2. We acknowledge that the Church of England; and the Churches derived through her, have maintained unbroken the Episcopal succession.

X. We reject the new Roman doctrine of the Immaculate Conception of the Blessed Virgin Mary, as being contrary to the tradition of the first thirteen centuries, according to which Christ alone is conceived without sin.

XI. We agree that the practice of confession of sins before the congregation or a Priest, together with the exercise of the power of the keys, has come down to us from the primitive Church, and that, purged from abuses and free from constraint, it should be preserved in the Church.

XII. We agree that "indulgences" can only refer to penalties actually imposed by the Church herself.

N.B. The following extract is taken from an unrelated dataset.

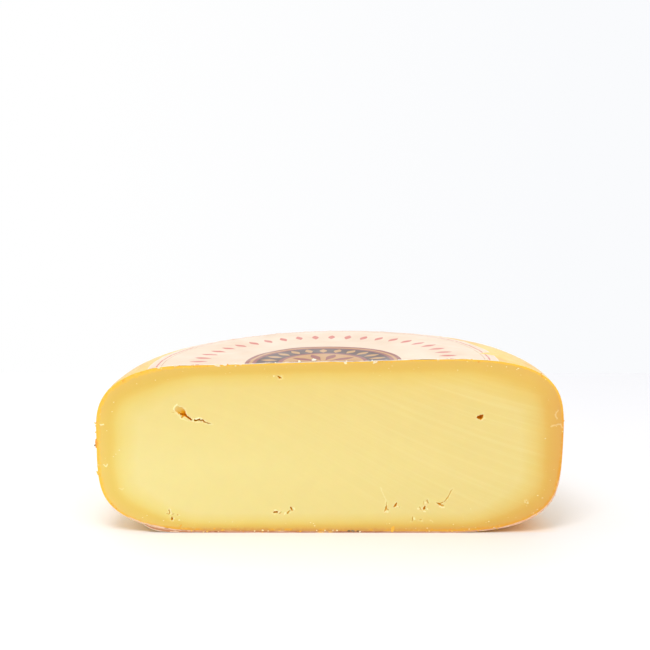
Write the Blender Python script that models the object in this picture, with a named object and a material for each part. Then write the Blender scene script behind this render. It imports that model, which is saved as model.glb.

XIII. We acknowledge that the practice of the commemoration of the faithful departed, i.e. the calling down of a richer outpouring of Christ's grace upon them, has come down to us from the primitive Church, and is to be preserved in the Church.

XIV. 1. The Eucharistic celebration in the Church is not a continuous repetition or renewal of the propitiatory sacrifice offered once forever by Christ upon the cross; but its sacrificial character consists in this, that it is the permanent memorial of it, and a representation and presentation on earth of that one oblation of Christ for the salvation of redeemed mankind, which according to the Epistle to the Hebrews (9:11,12), is continuously presented in heaven by Christ, who now appears in the presence of God for us (9:24).

2. While this is the character of the Eucharist in reference to the sacrifice of Christ, it is also a sacred feast, wherein the faithful, receiving the Body and Blood of our Lord, have communion one with another (I Cor. 10:17).